Creating a Common Identifier (ID)

Between Two Sources

1. Load Data & Model

Use the demonstration_model to generate a common ID for observations from the left and right DataFrames. To do so, we first have to load both the model and the data into memory.

from neer_match_utilities.prepare import Prepare
from neer_match_utilities.custom_similarities import CustomSimilarities
from neer_match_utilities.baseline_io import ModelBaseline

import pandas as pd
from pathlib import Path

# Load custom similarity functions

CustomSimilarities()

# Load model (and the similarity map used during training)

loaded_model = ModelBaseline.load(
    'demonstration_model'
)

# Load files

left = pd.read_csv('left.csv')
right = pd.read_csv('right.csv')

2. Harmonize Format

After loading the model and data, ensure that the data formatting remains consistent with the preprocessing used during training. The Prepare class harmonizes the left and right DataFrames. Note that the similarity_map is automatically loaded with the model, so there is no need to redefine it.

from neer_match_utilities.prepare import Prepare

prepare = Prepare(
    similarity_map=loaded_model.similarity_map, 
    df_left=left, 
    df_right=right, 
    id_left='company_id', 
    id_right='company_id',
)

# Get formatted and harmonized datasets

left, right = prepare.format(
    fill_numeric_na=False,
    to_numeric=['found_year'],
    fill_string_na=True, 
    capitalize=True,
    lower_case=False,
)

3. Generate a Common ID

The GenerateID class creates a common identifier across multiple repeated cross sections. Creating an ID for observations in the left and right datasets can be seen as a special case with two periods.

Key parameters:

  • relation: Specifies the relationship type between observations (1:1, 1:m, m:1, or m:m)

  • panel_var: Name of the variable that stores the common identifiers

  • time_var: Indicates the different cross sections (e.g., year for annual data)

  • subgroups: Implements a blocking strategy by restricting comparisons to observations within each subgroup, which can significantly reduce computation time

To generate an ID for the left and right DataFrames, we first create a column (side) to distinguish the two sources, then stack the DataFrames vertically.

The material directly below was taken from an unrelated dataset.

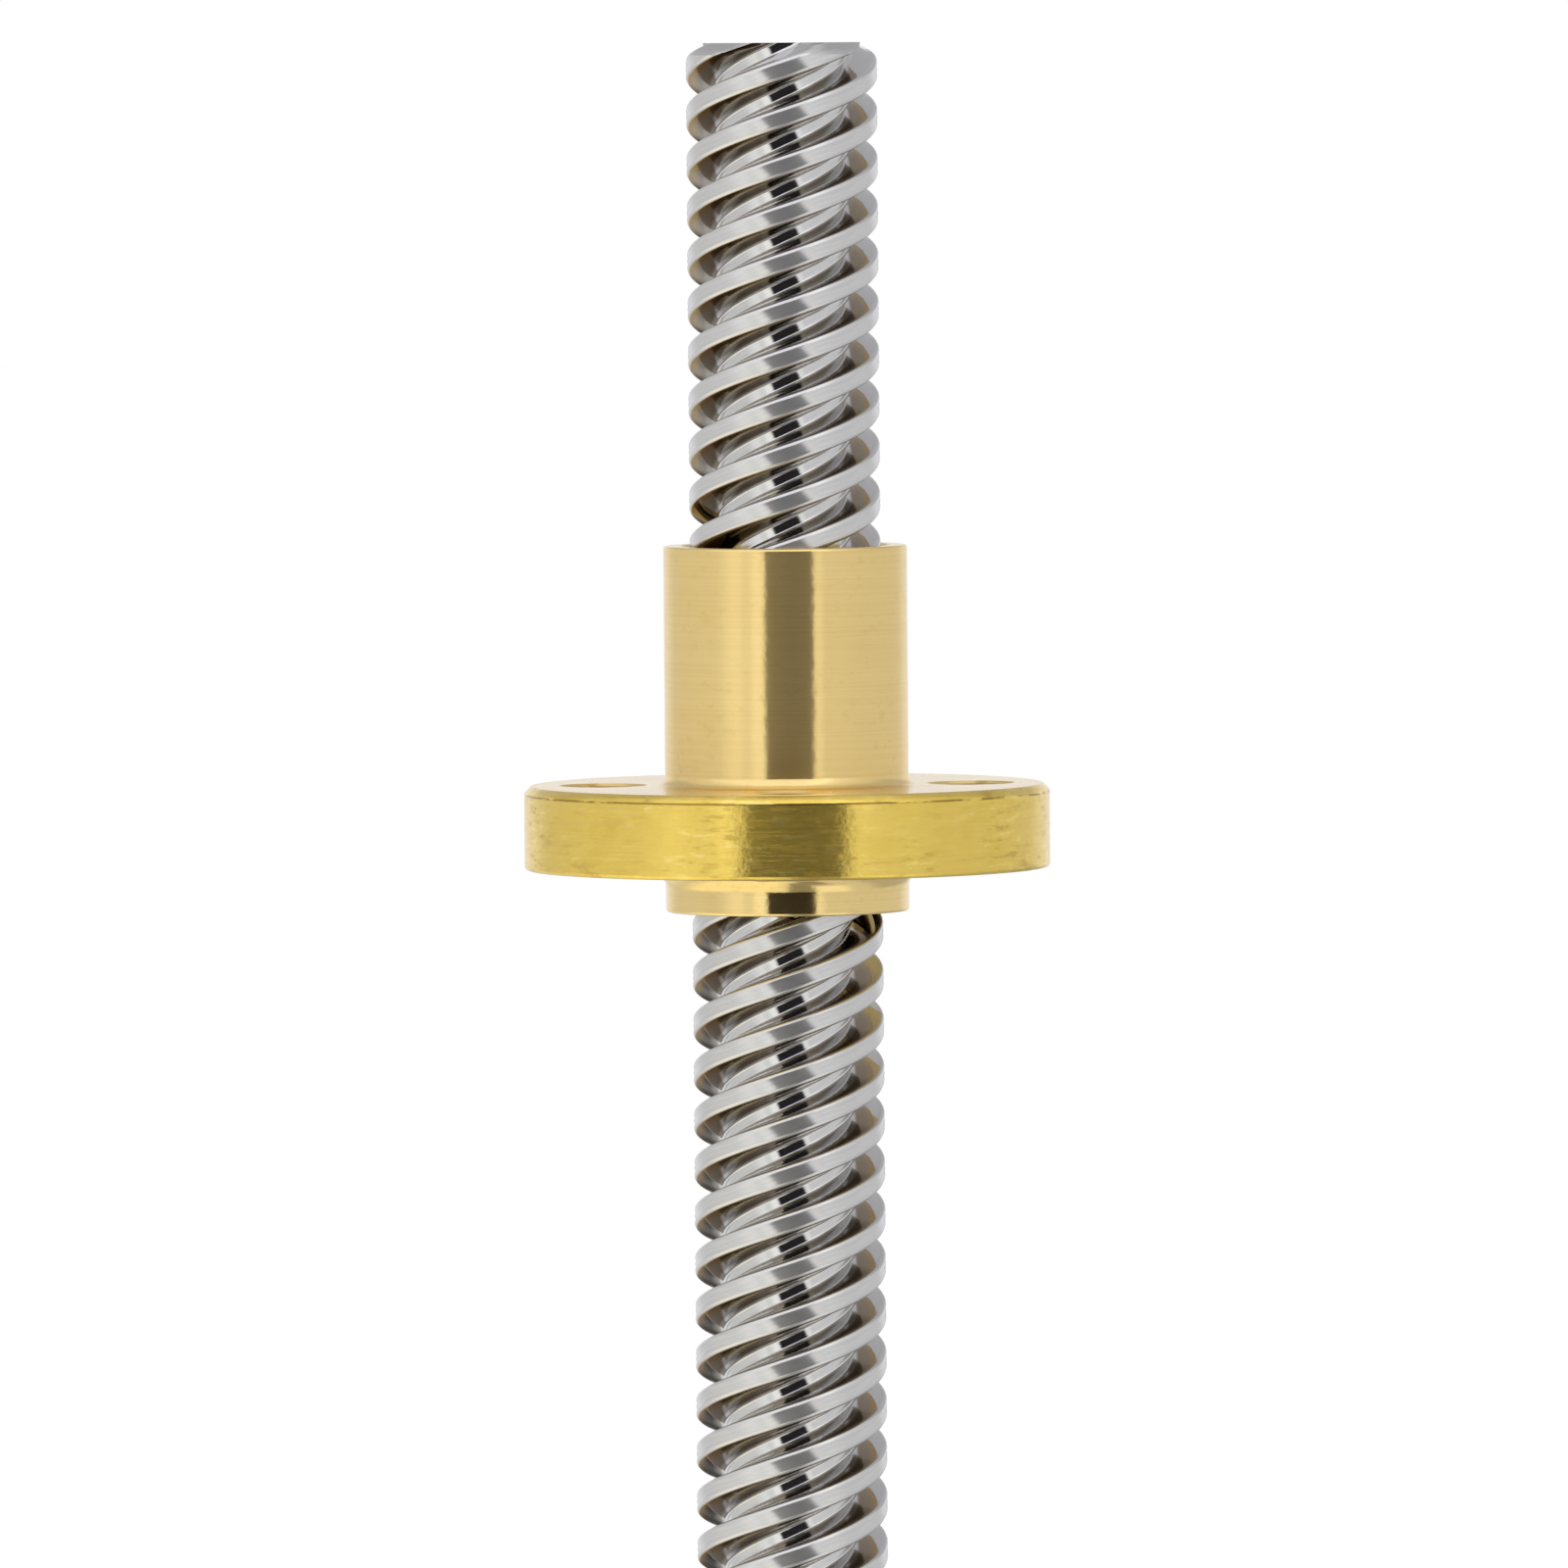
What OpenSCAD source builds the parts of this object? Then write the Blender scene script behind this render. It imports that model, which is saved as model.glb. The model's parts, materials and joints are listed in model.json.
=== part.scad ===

from neer_match_utilities.panel import GenerateID

left['side'] = 'left'
right['side'] = 'right'

df = pd.concat(
    [
        left,
        right
    ],
    axis=0,
    ignore_index=True
)

# Create GenerateID instance

id_generator = GenerateID(
    df_panel=df,
    panel_var='panel_id',
    time_var='side',
    model=loaded_model,
    prediction_threshold=0.5,
    subgroups=[],
    relation='m:m',
)

# Execute the ID generation

result = id_generator.execute()
result.head()
Processing periods left-right at 2026-02-04 11:44:27.668970

index

panel_id

0

0

cca694f1-9a27-4781-9cec-b31c93a9a1c2

1

1

87369043-f148-4153-b76a-ccc686ae60a5

2

2

fcc834bd-8ac3-4210-98cb-3b38555f47b6

3

3

0eb2a6ec-603e-4538-8900-258396898832

4

4

9e66fbc1-3c72-413b-a713-08fbe2f1f3d3

4. Merge Results

df = pd.merge(
    df,
    result,
    left_index=True,
    right_on='index',
    validate='1:1'
)

df = df.sort_values(['panel_id', 'side', 'company_id']).reset_index(drop=True)

# Prepare selection to be viewed

selected_ids = ['22ac99ae20', 'e9823a3073']
columns_to_show = [
    'panel_id',
    'company_id',
    'side',
    'company_name',
    'city',
]

df_selection= df[df['company_id'].isin(selected_ids)][columns_to_show]

df_selection

panel_id

company_id

side

company_name

city

849

9e66fbc1-3c72-413b-a713-08fbe2f1f3d3

22ac99ae20

left

KAISERSTEINBRUCH-ACTIENGESELLSCHAFT IN LIQU. I…

KÖLN

850

9e66fbc1-3c72-413b-a713-08fbe2f1f3d3

e9823a3073

right

KAISERSTEINBRUCH-ACTIENGESELLSCHAFT IN KÖLN,

KÖLN

Repeated Cross-Sections (Panel ID)

The approach demonstrated above generalizes to multiple repeated cross sections, not just the two sources (left and right) shown here. The same logic applies regardless of the number of cross sections (i.e., periods), enabling consistent ID generation across your entire dataset.